GOAL OF THE EXERCISE ->
Copy out each line of the material below with no changes.
====== DATA BLOCK
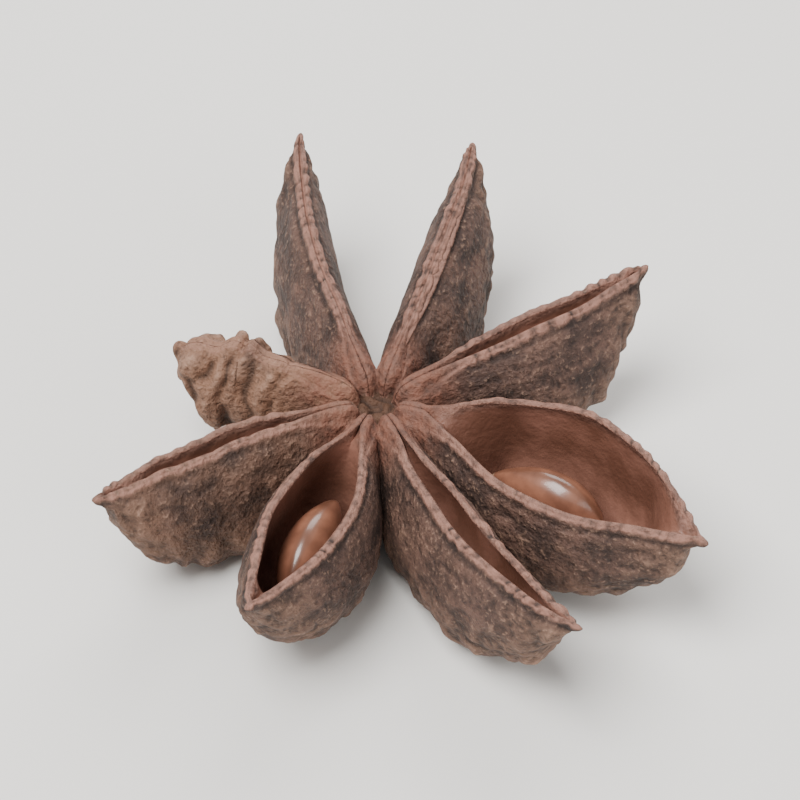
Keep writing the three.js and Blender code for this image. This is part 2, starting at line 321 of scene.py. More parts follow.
@dataclass(frozen=True)
class Relief:
    """The wrinkles of one carpel's skin.

    A sound carpel has folds on its keel, beads along its lips and a waist under them; a crumpled one
    has pleats down its walls instead. Each also tints the skin: paler on ridges, from wear, and
    darker in furrows and in the waist, which is painted shade.
    """

    grain: Grain
    bearing: float
    crumple: float

    # Each kind's size along, across and up the carpel, then its start, height and tint.
    folds: Waves = Waves((1.7, 3.4, 4.2), 23, 0.15, 0.3)
    net: Waves = Waves((0.8, 0.95, 0.95), 37, 0.05, 0.5)
    fine: Waves = Waves(0.46, 51, 0.05, 0.35)
    dents: Waves = Waves(4.4, 67, 0.15)
    creases: Waves = Waves((6.5, 2.8, 0.9), 83, 0.04, 0.35)
    striae: Waves = Waves((5.0, 0.5, 0.5), 97, 0.025, 0.5)
    rucks: Waves = Waves((0.75, 2.8, 3.4), 61, 0.04, 0.4)
    lining: Waves = Waves((2.6, 1.9, 1.9), 91, 0.1)
    sound_net: float = 0.06
    keel_swelling: float = 0.09
    flank_net: float = 0.03
    flank_fine: float = 0.02

    # Each carpel reads its own stretch of the field: a shift per degree of bearing, then a warp.
    shift: Triple = (1.7, 0.9, 0.3)
    warp: Waves = Waves(1.7, 11, 0.45)
    warp_way: Triple = (1.0, -0.6, 0.8)

    # Where each kind lies: ways from the axis and the lip, or shares of the depth or the length.
    hub_span: Pair = (2.6, 5.0)
    keel_span: Pair = (0.3, 0.85)
    tip_span: Pair = (0.72, 0.94)
    tip_share: float = 0.9
    rim: float = 0.1
    rim_reach: float = 0.9
    crumpled_rim: float = 0.2
    flank_span: Pair = (0.2, 1.4)
    lining_span: Pair = (0.05, 0.4)

    # The beads along the lips, the pale edge that they stand on, and the waist under them. Their
    # tints paint shade between the beads and in the waist.
    bead: Row = Row(
        0.66, Waves(1.5, 79, 0.6), 0.75, Waves(1.9, 31, 0.8), (0.1, 1.2), 0.11, 0.6, furrow=1.1
    )
    bead_place: Pair = (0.1, 0.2)
    lip_edge: float = 0.12
    pale_bead: float = 0.5
    withered_loss: float = 0.6
    waist_place: Pair = (0.42, 0.17)
    waist_depth: float = 0.12
    waist_tint: float = 0.6

    # The pleats of a withered wall: offset between its two sides, and shallow at its foot.
    pleat: Row = Row(
        1.35, Waves(2.6, 43, 0.4), 0.9, Waves(1.9, 71, 0.5), (0.6, 1.1), 0.27, 1.6, roundness=0.8
    )
    pleat_offset: float = 0.4
    pleat_crossing: Pair = (0.7, -0.7)
    pleat_shade: float = 0.15
    pleat_cover: float = 0.8
    foot_span: Pair = (0.7, 1.0)
    foot_loss: float = 0.7

    # How the whole section wanders from station to station.
    wander: float = 0.1
    crumpled_wander: float = 0.25
    wander_size: float = 3.2
    crumpled_size: float = 1.2
    wander_span: Pair = (2.5, 5.5)
    wander_starts: Pair = (0.3, 5.7)
    lump_span: Pair = (3.0, 5.5)
    lump_height: float = 0.24

    def place(self, points: Field) -> Field:
        """Find where each point of the carpel reads the random field."""
        moved = points + self.bearing * np.array(self.shift)
        return moved + self.warp.soft(self.grain, moved)[..., None] * self.warp_way

    def pleats(self, points: Field) -> Field:
        """Read the pleats that run down a withered wall, about -1 in a furrow and 1 on a pleat."""
        crossed = self.pleat_offset * ease(points[..., 1], *self.pleat_crossing)
        return self.pleat.swells(self.grain, self.place(points), crossed)

    def drift(self, spine: Field) -> Field:
        """Let the whole section wander a little from station to station.

        Args:
            spine: A point of the seam at each station.

        Returns:
            How far each station moves.
        """
        radius = spine[..., 0]
        reach = (self.wander + self.crumpled_wander * self.crumple) * ease(radius, *self.wander_span)
        scale = self.wander_size - self.crumpled_size * self.crumple
        aside, up = (
            self.grain.at(np.stack(np.broadcast_arrays(radius / scale, self.bearing, start), axis=-1))
            for start in self.wander_starts
        )
        lumps = self.crumple * ease(radius, *self.lump_span) * self.pleats(spine)
        return np.stack([0 * radius, reach * aside, reach * up + self.lump_height * lumps], axis=-1)

    def over(self, skin: Field, down: Field, along: Field) -> Surface:
        """Work out the wrinkles of an outer skin.

        Args:
            skin: The smooth outer skin.
            down: How far down each point is, as a share of the depth.
            along: Station places.

        Returns:
            What the wrinkles do at each point.
        """
        way = np.cumsum(np.linalg.norm(np.diff(skin, axis=1, prepend=skin[:, :1]), axis=-1), axis=1)
        from_lip = np.minimum(way, way[:, -1:] - way)
        past_hub = ease(skin[..., 0], *self.hub_span)
        sound = 1 - self.crumple
        keel = np.maximum(ease(down, *self.keel_span), self.tip_share * ease(along, *self.tip_span))
        keel = np.maximum(keel, self.crumple) * past_hub
        keel = keel * ease(from_lip, self.rim, self.rim_reach - self.crumpled_rim * self.crumple)
        flank = past_hub * ease(from_lip, *self.flank_span)
        at_lip = around(from_lip, *self.bead_place)
        waist = around(from_lip, *self.waist_place) * past_hub * sound

        place = self.place(skin)
        folds, net, fine, creases, striae, rucks = (
            waves.swells(self.grain, place)
            for waves in (self.folds, self.net, self.fine, self.creases, self.striae, self.rucks)
        )
        beads = self.bead.swells(self.grain, place) * past_hub * sound
        foot = 1 - self.foot_loss * ease(down, *self.foot_span)
        pleats = self.crumple * keel * self.pleats(skin) * foot
        rucks = self.crumple * keel * rucks

        on_keel = self.folds.height * sound * folds + (self.net.height + self.sound_net * sound) * net
        move = keel * (on_keel + self.fine.height * fine + self.keel_swelling * sound)
        move += self.pleat.height * pleats + self.rucks.height * rucks
        on_flank = self.dents.soft(self.grain, place) + self.creases.height * creases
        move += flank * (on_flank + self.flank_net * net + self.flank_fine * fine)
        move += self.striae.height * striae * (1 - keel)
        move += self.bead.height * beads * at_lip - self.waist_depth * waist

        # Paler on ridges from wear; darker in furrows, between the beads and in the waist as painted
        # shade.
        tint = keel * (self.folds.tint * folds + self.net.tint * net + self.fine.tint * fine)
        on_flank = (1 - keel) * flank * (self.creases.tint * creases + self.fine.tint * fine)
        tint += on_flank - self.waist_tint * waist
        tint += self.bead.tint * np.minimum(beads, 0) * at_lip
        tint += self.striae.tint * (1 - past_hub) * striae
        withered = self.pleat.tint * pleats + self.rucks.tint * rucks - self.pleat_shade
        tint = mix(tint, withered, self.pleat_cover * self.crumple * past_hub)
        lip = around(from_lip, 0, self.lip_edge) + self.pale_bead * at_lip * np.maximum(beads, 0)
        lip = lip * (1 - self.withered_loss * self.crumple)
        return Surface(soften(move), from_lip, beads, lip, keel, tint)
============
FINISHED TASK ->
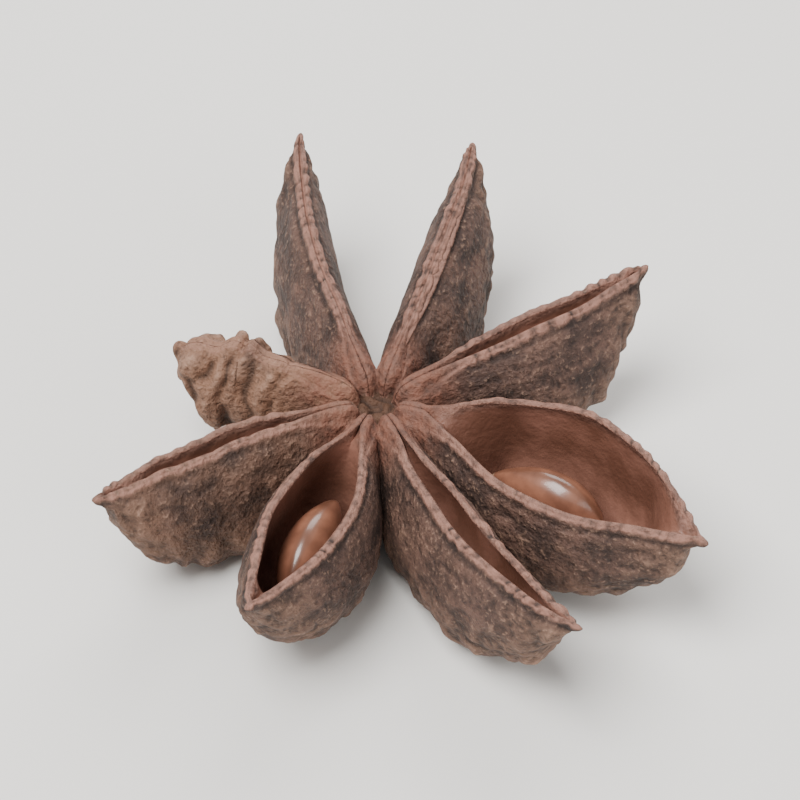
Keep writing the three.js and Blender code for this image. This is part 2, starting at line 321 of scene.py. More parts follow.
@dataclass(frozen=True)
class Relief:
    """The wrinkles of one carpel's skin.

    A sound carpel has folds on its keel, beads along its lips and a waist under them; a crumpled one
    has pleats down its walls instead. Each also tints the skin: paler on ridges, from wear, and
    darker in furrows and in the waist, which is painted shade.
    """

    grain: Grain
    bearing: float
    crumple: float

    # Each kind's size along, across and up the carpel, then its start, height and tint.
    folds: Waves = Waves((1.7, 3.4, 4.2), 23, 0.15, 0.3)
    net: Waves = Waves((0.8, 0.95, 0.95), 37, 0.05, 0.5)
    fine: Waves = Waves(0.46, 51, 0.05, 0.35)
    dents: Waves = Waves(4.4, 67, 0.15)
    creases: Waves = Waves((6.5, 2.8, 0.9), 83, 0.04, 0.35)
    striae: Waves = Waves((5.0, 0.5, 0.5), 97, 0.025, 0.5)
    rucks: Waves = Waves((0.75, 2.8, 3.4), 61, 0.04, 0.4)
    lining: Waves = Waves((2.6, 1.9, 1.9), 91, 0.1)
    sound_net: float = 0.06
    keel_swelling: float = 0.09
    flank_net: float = 0.03
    flank_fine: float = 0.02

    # Each carpel reads its own stretch of the field: a shift per degree of bearing, then a warp.
    shift: Triple = (1.7, 0.9, 0.3)
    warp: Waves = Waves(1.7, 11, 0.45)
    warp_way: Triple = (1.0, -0.6, 0.8)

    # Where each kind lies: ways from the axis and the lip, or shares of the depth or the length.
    hub_span: Pair = (2.6, 5.0)
    keel_span: Pair = (0.3, 0.85)
    tip_span: Pair = (0.72, 0.94)
    tip_share: float = 0.9
    rim: float = 0.1
    rim_reach: float = 0.9
    crumpled_rim: float = 0.2
    flank_span: Pair = (0.2, 1.4)
    lining_span: Pair = (0.05, 0.4)

    # The beads along the lips, the pale edge that they stand on, and the waist under them. Their
    # tints paint shade between the beads and in the waist.
    bead: Row = Row(
        0.66, Waves(1.5, 79, 0.6), 0.75, Waves(1.9, 31, 0.8), (0.1, 1.2), 0.11, 0.6, furrow=1.1
    )
    bead_place: Pair = (0.1, 0.2)
    lip_edge: float = 0.12
    pale_bead: float = 0.5
    withered_loss: float = 0.6
    waist_place: Pair = (0.42, 0.17)
    waist_depth: float = 0.12
    waist_tint: float = 0.6

    # The pleats of a withered wall: offset between its two sides, and shallow at its foot.
    pleat: Row = Row(
        1.35, Waves(2.6, 43, 0.4), 0.9, Waves(1.9, 71, 0.5), (0.6, 1.1), 0.27, 1.6, roundness=0.8
    )
    pleat_offset: float = 0.4
    pleat_crossing: Pair = (0.7, -0.7)
    pleat_shade: float = 0.15
    pleat_cover: float = 0.8
    foot_span: Pair = (0.7, 1.0)
    foot_loss: float = 0.7

    # How the whole section wanders from station to station.
    wander: float = 0.1
    crumpled_wander: float = 0.25
    wander_size: float = 3.2
    crumpled_size: float = 1.2
    wander_span: Pair = (2.5, 5.5)
    wander_starts: Pair = (0.3, 5.7)
    lump_span: Pair = (3.0, 5.5)
    lump_height: float = 0.24

    def place(self, points: Field) -> Field:
        """Find where each point of the carpel reads the random field."""
        moved = points + self.bearing * np.array(self.shift)
        return moved + self.warp.soft(self.grain, moved)[..., None] * self.warp_way

    def pleats(self, points: Field) -> Field:
        """Read the pleats that run down a withered wall, about -1 in a furrow and 1 on a pleat."""
        crossed = self.pleat_offset * ease(points[..., 1], *self.pleat_crossing)
        return self.pleat.swells(self.grain, self.place(points), crossed)

    def drift(self, spine: Field) -> Field:
        """Let the whole section wander a little from station to station.

        Args:
            spine: A point of the seam at each station.

        Returns:
            How far each station moves.
        """
        radius = spine[..., 0]
        reach = (self.wander + self.crumpled_wander * self.crumple) * ease(radius, *self.wander_span)
        scale = self.wander_size - self.crumpled_size * self.crumple
        aside, up = (
            self.grain.at(np.stack(np.broadcast_arrays(radius / scale, self.bearing, start), axis=-1))
            for start in self.wander_starts
        )
        lumps = self.crumple * ease(radius, *self.lump_span) * self.pleats(spine)
        return np.stack([0 * radius, reach * aside, reach * up + self.lump_height * lumps], axis=-1)

    def over(self, skin: Field, down: Field, along: Field) -> Surface:
        """Work out the wrinkles of an outer skin.

        Args:
            skin: The smooth outer skin.
            down: How far down each point is, as a share of the depth.
            along: Station places.

        Returns:
            What the wrinkles do at each point.
        """
        way = np.cumsum(np.linalg.norm(np.diff(skin, axis=1, prepend=skin[:, :1]), axis=-1), axis=1)
        from_lip = np.minimum(way, way[:, -1:] - way)
        past_hub = ease(skin[..., 0], *self.hub_span)
        sound = 1 - self.crumple
        keel = np.maximum(ease(down, *self.keel_span), self.tip_share * ease(along, *self.tip_span))
        keel = np.maximum(keel, self.crumple) * past_hub
        keel = keel * ease(from_lip, self.rim, self.rim_reach - self.crumpled_rim * self.crumple)
        flank = past_hub * ease(from_lip, *self.flank_span)
        at_lip = around(from_lip, *self.bead_place)
        waist = around(from_lip, *self.waist_place) * past_hub * sound

        place = self.place(skin)
        folds, net, fine, creases, striae, rucks = (
            waves.swells(self.grain, place)
            for waves in (self.folds, self.net, self.fine, self.creases, self.striae, self.rucks)
        )
        beads = self.bead.swells(self.grain, place) * past_hub * sound
        foot = 1 - self.foot_loss * ease(down, *self.foot_span)
        pleats = self.crumple * keel * self.pleats(skin) * foot
        rucks = self.crumple * keel * rucks

        on_keel = self.folds.height * sound * folds + (self.net.height + self.sound_net * sound) * net
        move = keel * (on_keel + self.fine.height * fine + self.keel_swelling * sound)
        move += self.pleat.height * pleats + self.rucks.height * rucks
        on_flank = self.dents.soft(self.grain, place) + self.creases.height * creases
        move += flank * (on_flank + self.flank_net * net + self.flank_fine * fine)
        move += self.striae.height * striae * (1 - keel)
        move += self.bead.height * beads * at_lip - self.waist_depth * waist

        # Paler on ridges from wear; darker in furrows, between the beads and in the waist as painted
        # shade.
        tint = keel * (self.folds.tint * folds + self.net.tint * net + self.fine.tint * fine)
        on_flank = (1 - keel) * flank * (self.creases.tint * creases + self.fine.tint * fine)
        tint += on_flank - self.waist_tint * waist
        tint += self.bead.tint * np.minimum(beads, 0) * at_lip
        tint += self.striae.tint * (1 - past_hub) * striae
        withered = self.pleat.tint * pleats + self.rucks.tint * rucks - self.pleat_shade
        tint = mix(tint, withered, self.pleat_cover * self.crumple * past_hub)
        lip = around(from_lip, 0, self.lip_edge) + self.pale_bead * at_lip * np.maximum(beads, 0)
        lip = lip * (1 - self.withered_loss * self.crumple)
        return Surface(soften(move), from_lip, beads, lip, keel, tint)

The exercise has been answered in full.